Soucieux de remédier au désespoir des sociétés séculières, Monsieur Habermas pense que la foi possède des propriétés “socio-intégratives” des plus appréciables. Tout aussi soucieux de nous consoler, Monsieur Taylor pense que la religion est une lumière dans la nuit de la modernité finissante. Se dégage de tout ceci une image de la piété sans violence, de la foi sans ennemis, comme si la religion ne tuait personne, ni en Irak, ni à Madrid, ni à Paris. En quoi cette image d’Epinal est tout à fait conforme aux propos insipides de Monsieur Macron. Pardon de revenir à son mentor, mais les pensées de Sarkozy méritent, comme souvent, le détour : “Les crimes qui ont été commis au nom de la religion n’étaient pas dictés par la piété, ces crimes n’étaient pas dictés par le sentiment religieux, ces crimes n’étaient pas dictés par la foi”. Voici venu le temps de la piété sans tache, du gentil Saint-Bernard et de l’Eglise-amour.

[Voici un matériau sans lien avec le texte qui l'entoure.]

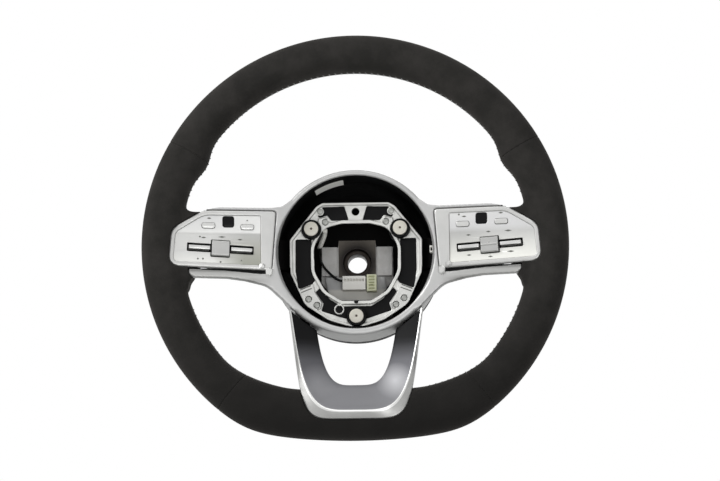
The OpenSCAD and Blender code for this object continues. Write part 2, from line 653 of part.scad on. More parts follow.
module horn_lead() color("#dcdad4") skin_rings([for (k = [0:len(lead_route) - 1]) lead_ring(k)], false);

module blank_strip() color("#cfcfca") rotate([-90, 0, 0]) rotate([0, 0, -label_to])
    rotate_extrude(angle = label_to - label_from, $fn = 96)
    translate([liner_r - 0.35, -bezel_front + 5]) square([0.3, 9]);
clip_at = [liner_r - 1.8, -bezel_front + 7, 2.6];
module bezel_clip() color("#c9c9c9") difference() {
    boxed(clip_at, [3, 5, 6.2]);
    boxed(clip_at, [1.4, 6, 3.2]);
}
module cover_screws() color("#2c2c2c") cover_screw_places() {
    pin(1.8 * cover_shank_r, -cover_rear, -cover_rear + 2);
    pin(cover_shank_r, -hub_floor - 4.5, -cover_rear + 1);
}

// Switch pods
module pod_frame(side) color("#dededc") at_pod(side) difference() {
    union() {
        slab(0, frame_t) polygon(rounded(pod_outline));
        hull() {
            slab(-frame_lip, -frame_lip + eps) polygon(rounded(inset(pod_outline, frame_lip), 3));
            slab(0, eps) polygon(rounded(pod_outline, 3));
        }
    }
    slab(-5, plate_t) polygon(rounded(inset(plate_outline, -fit_gap)));
    slab(-5, frame_t + 1) polygon(rounded(inset(plate_outline, ledge)));
    slab(plate_t - 0.2, frame_t + 1) key_outline(pad_key, key_flange + 2 * key_gap);
}
module pod_plate(side) color("#e4e4e2") at_pod(side) difference() {
    slab(0, plate_t) polygon(rounded(plate_outline));
    for (k = [outer_key, inner_key, pad_key]) slab(-1, plate_t + 1) key_outline(k, key_gap);
    at_bar() {
        slab(-1, plate_t + 1) polygon(rounded(box_corners(slot_l, slot_h, 0.8)));
        slab(-1, plate_t + 1) polygon(rounded(box_corners(block_w + 1.6, block_h + 1.6, 0.8)));
    }
}
module cradle(d) at_bar() slab(-10, 20) polygon(rounded(box_corners(slot_l + 2 * rib_t + 2 * d, slot_h + 2 * d, 0)));
module pod_board(side) color("#1e5a36") at_pod(side) {
    difference() {
        slab(board_y, board_y + board_t) polygon(rounded(inset(housing_outline, housing_wall + 0.3)));
        cradle(1);
    }
    for (k = [outer_key, inner_key, pad_key]) translate([k[0], board_y - 0.25, k[1]]) cube([4, 0.5, 3], center = true);
}
module pod_housing(side) color("#1a1a1b") at_pod(side) {
    difference() {
        slab(frame_t, housing_depth) polygon(rounded(housing_outline));
        slab(frame_t - 1, board_y + board_t) polygon(rounded(inset(housing_outline, housing_wall)));
        slab(board_y, floor_y) polygon(rounded(inset(housing_outline, 2 * housing_wall)));
    }
    at_bar() for (s = [-1, 1], x = [block_w / 2 + rib_gap, blade_x1 + rib_gap]) on_side(s) difference() {
        along_x(x, x + rib_t) translate([plate_t + 0.8, -3.4]) square([floor_y - plate_t - 0.8 + eps, 6.8]);
        translate([x - 1, axle_y, 0]) rotate([0, 90, 0]) cylinder(r = axle_r + axle_gap, h = rib_t + 2);
    }
}
module key(k, out) {
    slab(-out, plate_t + 0.2) key_outline(k, 0);
    slab(plate_t + 0.2, plate_t + 0.2 + key_flange) key_outline(k, key_flange);
    slab(plate_t + 1, board_y - 0.5 - button_travel - 0.1) translate([k[0], k[1]]) square([3, 2], center = true);
}
module outer_button(side) color("#e8e8e6") at_pod(side) key(outer_key, 0.9);
module inner_button(side) color("#e8e8e6") at_pod(side) key(inner_key, 0.9);
module touch_pad(side) color("#121212") at_pod(side) key(pad_key, 0.3);
module axle(x0, x1) translate([x0 - axle_stub, axle_y, 0]) rotate([0, 90, 0]) cylinder(r = axle_r, h = x1 - x0 + 2 * axle_stub);
module blade(x0, x1) at_bar() {
    along_x(x0, x1) {
        translate([-blade_out, -blade_t / 2]) square([blade_out + axle_y, blade_t]);
        translate([axle_y, 0]) circle(r = 2.2);
    }
    axle(x0, x1);
}
module outer_blade(side) color("#e2e2e0") at_pod(side) blade(blade_x0, blade_x1);
module inner_blade(side) color("#e2e2e0") at_pod(side) blade(-blade_x1, -blade_x0);
module centre_rocker(side) color("#e6e6e4") at_pod(side) at_bar() {
    along_x(-block_w / 2, block_w / 2) {
        polygon([[-block_out, -block_h / 2 + 0.8], [-block_out + 0.8, -block_h / 2], [plate_t + 0.6, -block_h / 2],
            [plate_t + 0.6, -2.2], [axle_y, -2.2], [axle_y, 2.2], [plate_t + 0.6, 2.2], [plate_t + 0.6, block_h / 2],
            [-block_out + 0.8, block_h / 2], [-block_out, block_h / 2 - 0.8]]);
        translate([axle_y, 0]) circle(r = 2.2);
        if (side > 0) translate([-block_out - 0.5, -0.5]) square([1, 1]);
    }
    axle(-block_w / 2, block_w / 2);
}

armature();
hub_boss();
rim_foam();
leather_top();
leather_left();
leather_right();
leather_bottom();
hub_bezel();
lower_trim();
lower_cover();
arm_cover(-1);  // arm_cover_left
arm_cover(1);  // arm_cover_right
back_cover();
carrier_frame();
contact_plate();
plate_screws();
cover_screws();
control_module();
white_connector();
yellow_connector();
horn_lead();
blank_strip();
bezel_clip();
horn_cup(0);  // horn_cup_left
horn_cup(1);  // horn_cup_right
horn_cup(2);  // horn_cup_bottom
horn_cap(0);  // horn_cap_left
horn_cap(1);  // horn_cap_right
horn_cap(2);  // horn_cap_bottom
horn_spring(0);  // horn_spring_left
horn_spring(1);  // horn_spring_right
horn_spring(2);  // horn_spring_bottom
pod_frame(-1);  // pod_frame_left
pod_frame(1);  // pod_frame_right
pod_plate(-1);  // pod_plate_left
pod_plate(1);  // pod_plate_right
pod_board(-1);  // pod_board_left
pod_board(1);  // pod_board_right
pod_housing(-1);  // pod_housing_left
pod_housing(1);  // pod_housing_right
outer_button(-1);  // outer_button_left
outer_button(1);  // outer_button_right
inner_button(-1);  // inner_button_left
inner_button(1);  // inner_button_right
touch_pad(-1);  // touch_pad_left
touch_pad(1);  // touch_pad_right
outer_blade(-1);  // outer_blade_left
outer_blade(1);  // outer_blade_right
inner_blade(-1);  // inner_blade_left
inner_blade(1);  // inner_blade_right
centre_rocker(-1);  // centre_rocker_left
centre_rocker(1);  // centre_rocker_right
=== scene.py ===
"""Dresses the solids of a car steering wheel in suede, sewing thread, satin silver and moulded plastic."""

import json
import math

import bpy
from mathutils import Matrix, Vector


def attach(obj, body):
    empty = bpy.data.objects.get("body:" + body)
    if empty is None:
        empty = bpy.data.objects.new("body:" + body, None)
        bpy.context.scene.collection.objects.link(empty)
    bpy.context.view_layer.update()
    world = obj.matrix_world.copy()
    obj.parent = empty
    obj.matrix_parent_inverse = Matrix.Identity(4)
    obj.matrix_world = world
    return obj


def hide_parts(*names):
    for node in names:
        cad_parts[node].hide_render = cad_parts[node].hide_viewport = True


bl_info = {
    "name": "Steering Wheel Dressing",
    "version": (1, 0, 0),
    "blender": (4, 5, 0),
    "location": "View3D > Sidebar > Steering Wheel",
    "description": "Suede, thread, satin silver and moulded plastic for a car steering wheel",
    "category": "Object",
}

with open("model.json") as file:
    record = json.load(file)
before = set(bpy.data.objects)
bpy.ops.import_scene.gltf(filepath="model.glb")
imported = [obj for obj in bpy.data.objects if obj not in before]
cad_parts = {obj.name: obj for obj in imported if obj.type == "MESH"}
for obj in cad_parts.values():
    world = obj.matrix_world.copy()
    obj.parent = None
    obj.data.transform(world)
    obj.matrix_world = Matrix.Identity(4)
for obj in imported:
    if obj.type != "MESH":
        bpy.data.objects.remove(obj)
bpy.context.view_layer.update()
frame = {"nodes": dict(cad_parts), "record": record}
MM = 0.001
SIDES = {"left": -1, "right": 1}


# Settings that a user would change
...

Ce reniement radical du Traité Théologico-politique n’aurait qu’une importance académique s’il ne contribuait à faire passer de fausses évidences pour des vérités révélées: en quoi le processus de sécularisation est-il synonyme de désespoir ? Pourquoi une société devrait-elle se tourner vers la religion et non l’irréligion ? Et si l’épuisement prêté aux sociétés séculières n’était étalé sous nos yeux que pour donner au philosophe l’occasion de revêtir, une nouvelle fois, ses habits de mystagogue ?
Il faudrait, pour rendre justice à ce livre ambitieux et précis, reprendre cette dérive pastorale point par point. Si chaque auteur abordé fait l’objet d’une lecture prudente et détaillée, Muhlmann n’en jette pas moins sur cette évolution si peu nietzschéenne un regard “sans merci”. La phrase exacte, qu’il me plaît de citer entièrement, est la suivante: “L’imposture du théologico-politique exige une dénonciation sans merci, à la mesure de la violence théorique qu’elle représente. A travers cette étude, j’ai acquis la conviction qu’il n’y a rien à sauver. La critique peut donc être radicale, et elle doit l’être”. Propos limpide et passionnant, à l’image du livre tout entier.
Géraldine Muhlmann, L’imposture du théologico-politique, Les Belles Lettres, octobre 2022.